- Written task:
Write out the listing exactly as it is given.
[BEGIN Data extract]
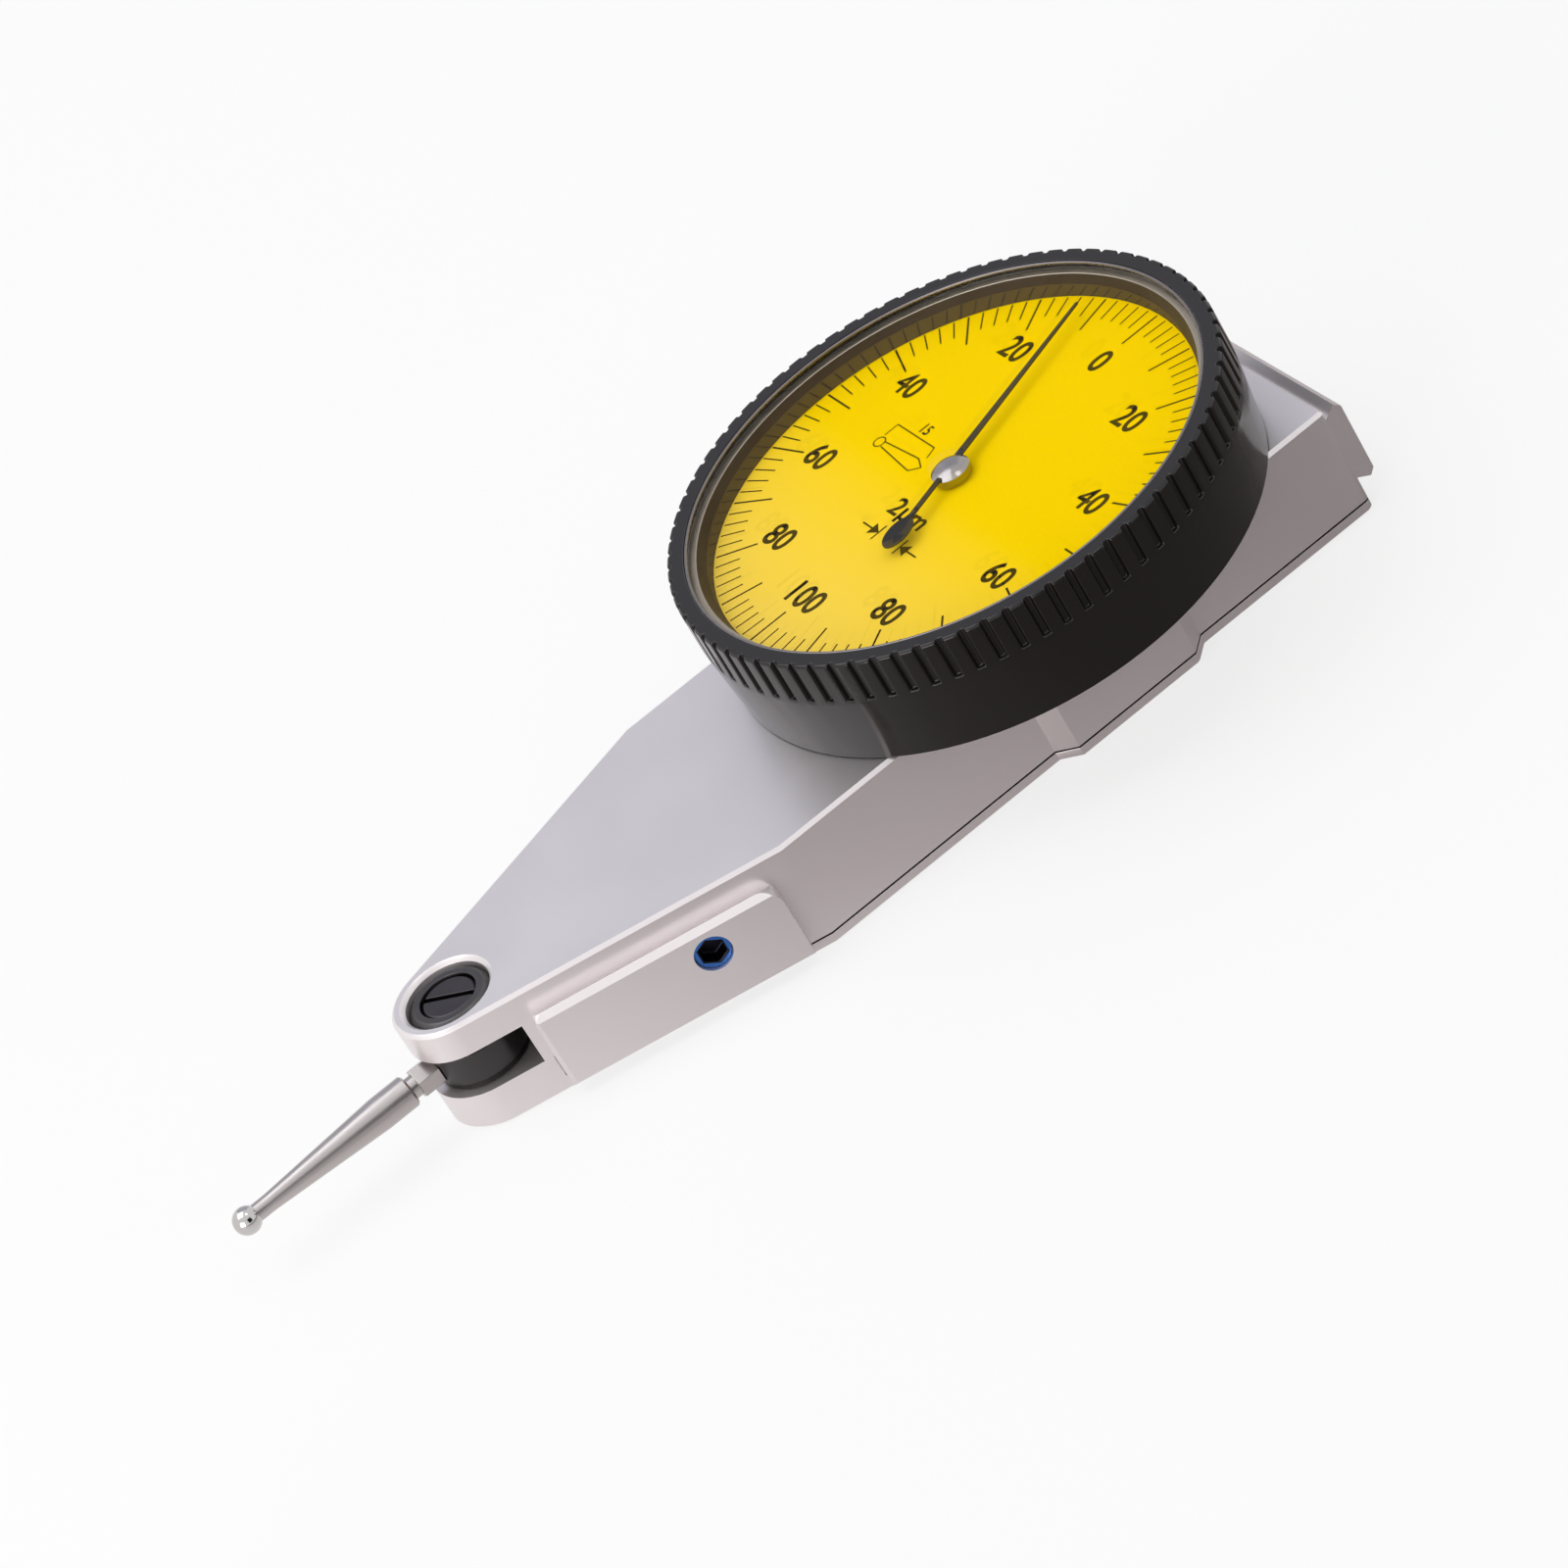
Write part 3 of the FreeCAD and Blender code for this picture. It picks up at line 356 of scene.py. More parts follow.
# Node groups that several finishes share
def new_group(name, inputs, outputs):
    """An empty shader group with named inputs and outputs."""
    group = bpy.data.node_groups.new(name, "ShaderNodeTree")
    for label, value in inputs.items():
        socket = group.interface.new_socket(label, in_out="INPUT", socket_type="NodeSocketFloat")
        socket.default_value = value
    for label, kind in outputs.items():
        group.interface.new_socket(label, in_out="OUTPUT", socket_type=kind)
    return group, group.nodes.new("NodeGroupInput"), group.nodes.new("NodeGroupOutput")


def noise(tree, scale, detail, roughness):
    """A noise on Object coordinates, at a scale that a group is given."""
    place = tree.nodes.new("ShaderNodeTexCoord")
    node = tree.nodes.new("ShaderNodeTexNoise")
    node.inputs["Detail"].default_value = detail
    node.inputs["Roughness"].default_value = roughness
    tree.links.new(place.outputs["Object"], node.inputs["Vector"])
    tree.links.new(scale, node.inputs["Scale"])
    return node.outputs["Fac"]


def spread(tree, source, low=0.0, high=1.0, to_low=0.0, to_high=1.0):
    """Maps a value from one range to another, clamped."""
    node = tree.nodes.new("ShaderNodeMapRange")
    node.inputs["From Min"].default_value = low
    node.inputs["From Max"].default_value = high
    node.inputs["To Min"].default_value = to_low
    node.inputs["To Max"].default_value = to_high
    tree.links.new(source, node.inputs["Value"])
    return node.outputs["Result"]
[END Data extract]
- In response:
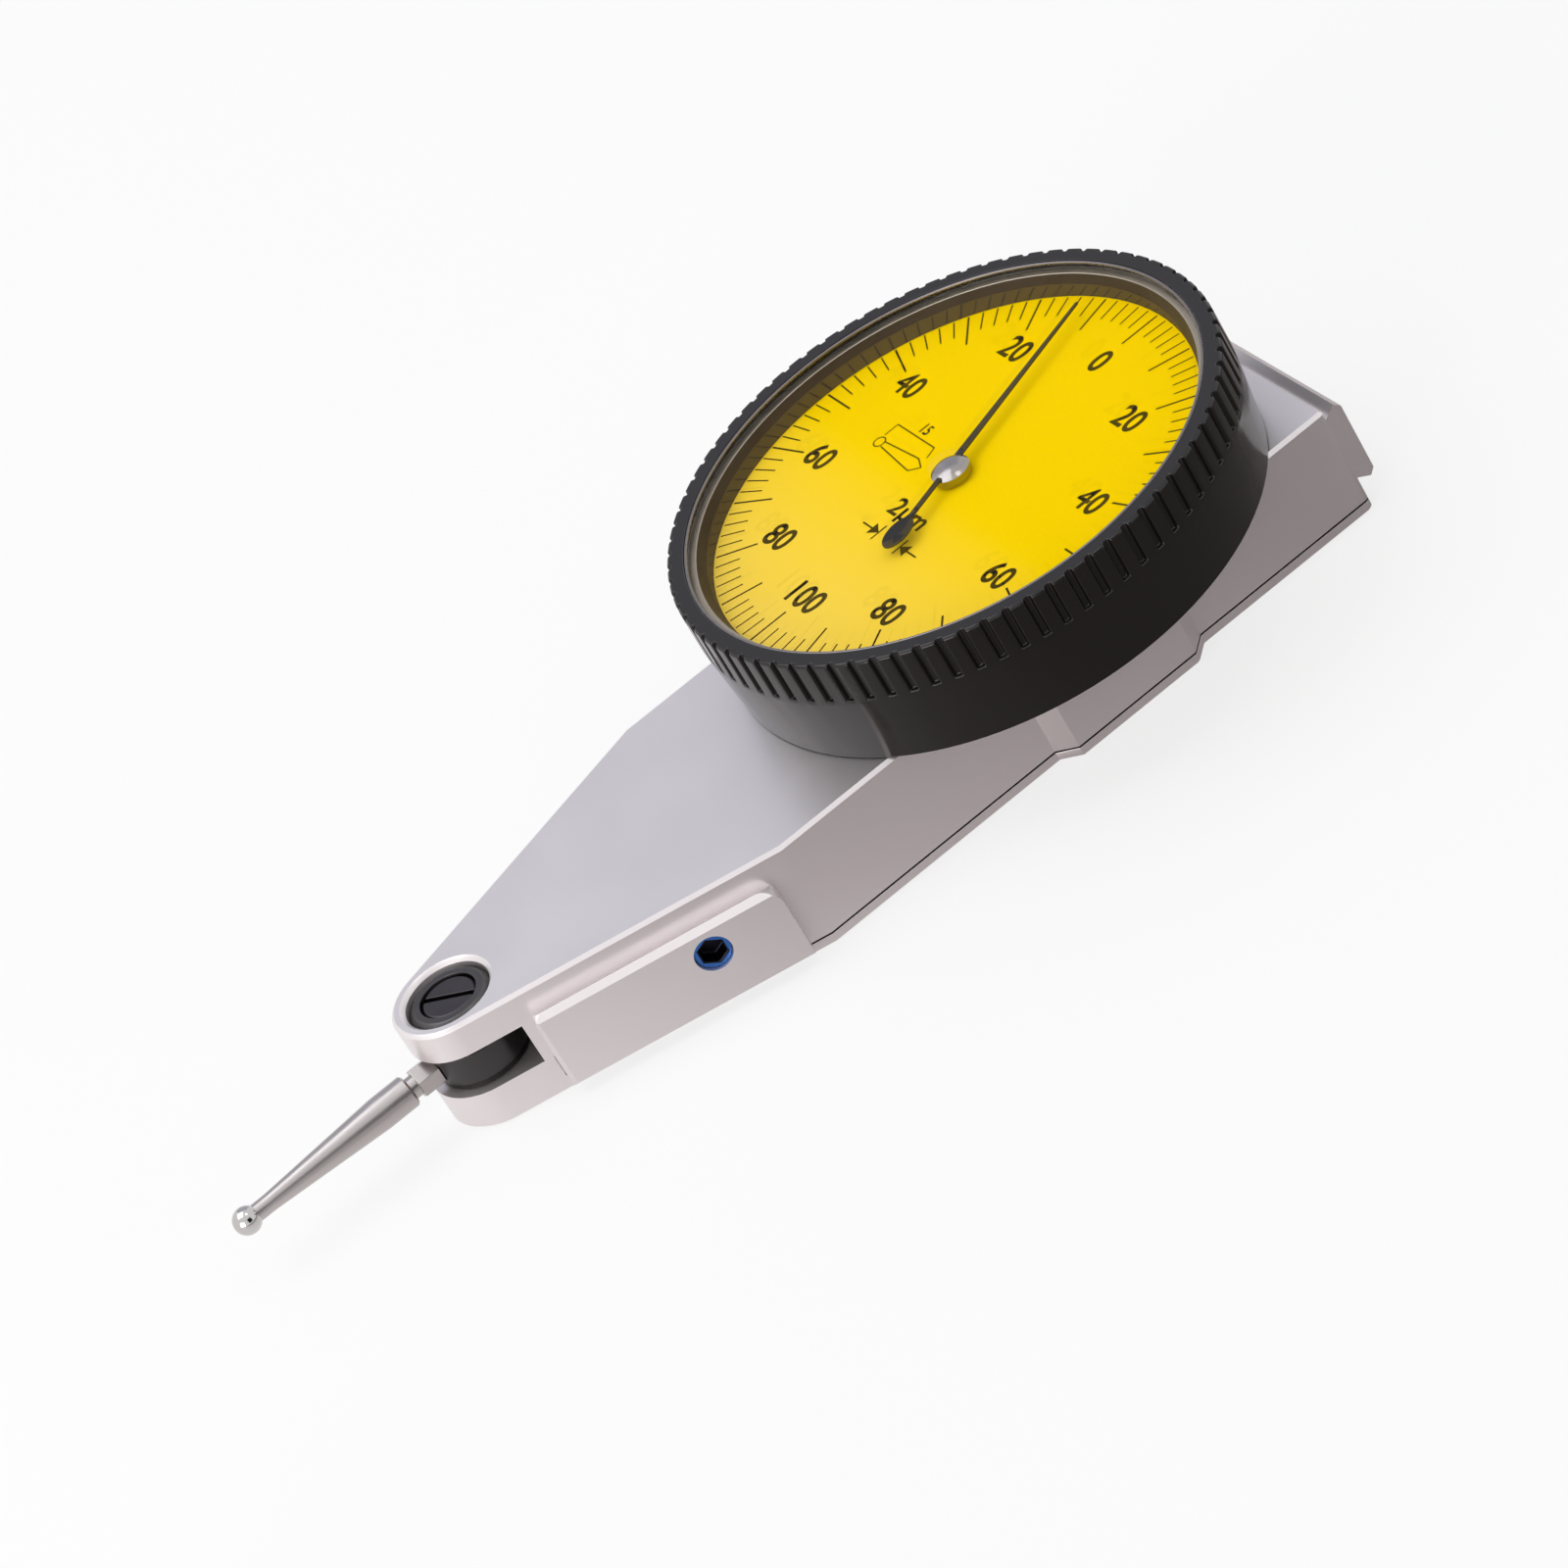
Write part 3 of the FreeCAD and Blender code for this picture. It picks up at line 356 of scene.py. More parts follow.
# Node groups that several finishes share
def new_group(name, inputs, outputs):
    """An empty shader group with named inputs and outputs."""
    group = bpy.data.node_groups.new(name, "ShaderNodeTree")
    for label, value in inputs.items():
        socket = group.interface.new_socket(label, in_out="INPUT", socket_type="NodeSocketFloat")
        socket.default_value = value
    for label, kind in outputs.items():
        group.interface.new_socket(label, in_out="OUTPUT", socket_type=kind)
    return group, group.nodes.new("NodeGroupInput"), group.nodes.new("NodeGroupOutput")


def noise(tree, scale, detail, roughness):
    """A noise on Object coordinates, at a scale that a group is given."""
    place = tree.nodes.new("ShaderNodeTexCoord")
    node = tree.nodes.new("ShaderNodeTexNoise")
    node.inputs["Detail"].default_value = detail
    node.inputs["Roughness"].default_value = roughness
    tree.links.new(place.outputs["Object"], node.inputs["Vector"])
    tree.links.new(scale, node.inputs["Scale"])
    return node.outputs["Fac"]


def spread(tree, source, low=0.0, high=1.0, to_low=0.0, to_high=1.0):
    """Maps a value from one range to another, clamped."""
    node = tree.nodes.new("ShaderNodeMapRange")
    node.inputs["From Min"].default_value = low
    node.inputs["From Max"].default_value = high
    node.inputs["To Min"].default_value = to_low
    node.inputs["To Max"].default_value = to_high
    tree.links.new(source, node.inputs["Value"])
    return node.outputs["Result"]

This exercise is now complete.